Was wohl die unzähligen Kinder und Jugendlichen, die in katholischen Institutionen sexuellen Missbrauch erfahren haben, Herrn Hermes rückmelden? Oder die Frauen, die in der katholischen Kirche nach wie vor beruflich diskriminiert werden? In der katholischen Kirche gewesen, gekotzt!

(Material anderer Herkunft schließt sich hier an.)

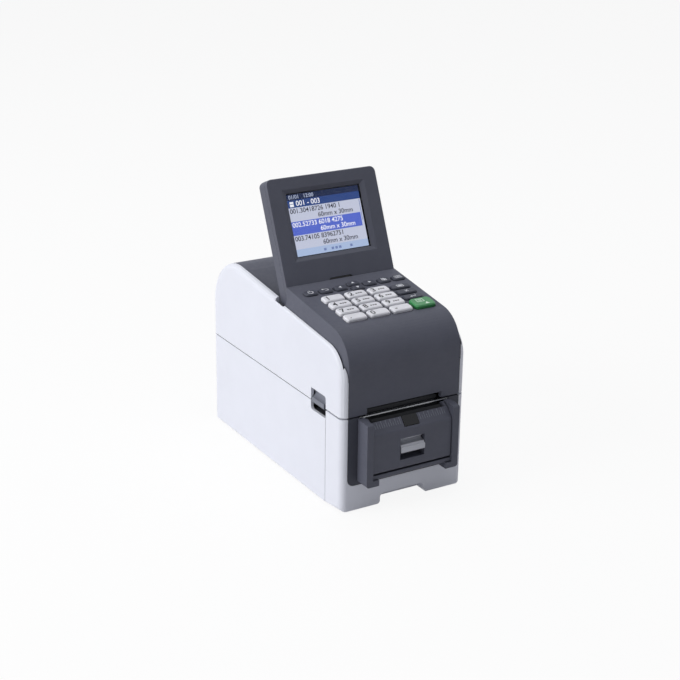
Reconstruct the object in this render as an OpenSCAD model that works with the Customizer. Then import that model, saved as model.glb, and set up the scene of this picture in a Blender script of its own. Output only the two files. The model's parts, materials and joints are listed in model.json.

Für Florentina Holzinger und ihr Team ist die Skandalisierung von "Sancta" gefährlich geworden. Sie hat nun die in Deutschland nach wie vor unterschätzten ultrarechten christlichen Fundamentalist:innen an der Hacke – inklusive Hatespeech und Gewaltandrohungen. Vor der Stuttgarter Staatsoper versammelten sich dann auch schon bald Menschengrüppchen mit Deutschlandfahnen und bigotten Bannern ("Wir beten zur Sühne der Lästerungen Gottes …"), begleitet von säuselndem Rosenkranz-Singsang. Zu diesem "Protest gegen bösartigen linksgrünen Angriff auf Christen" hatte die rechts-katholische Sekte "Deutsche Gesellschaft zum Schutz von Tradition, Familie und Privateigentum" aufgerufen, die auf ihrer Webseite schreibt: "Dieses Stück ["Sancta"] stammt direkt aus der Hölle und wurde vom Teufel selbst inszeniert." Hä? Ihr Leiter Mathias von Gersdorff ist rechts vernetzt mit den altbekannten Abtreibungsgegner:innen und dem AfD-nahen Aktionsbündnis "Demo für Alle". Ach so.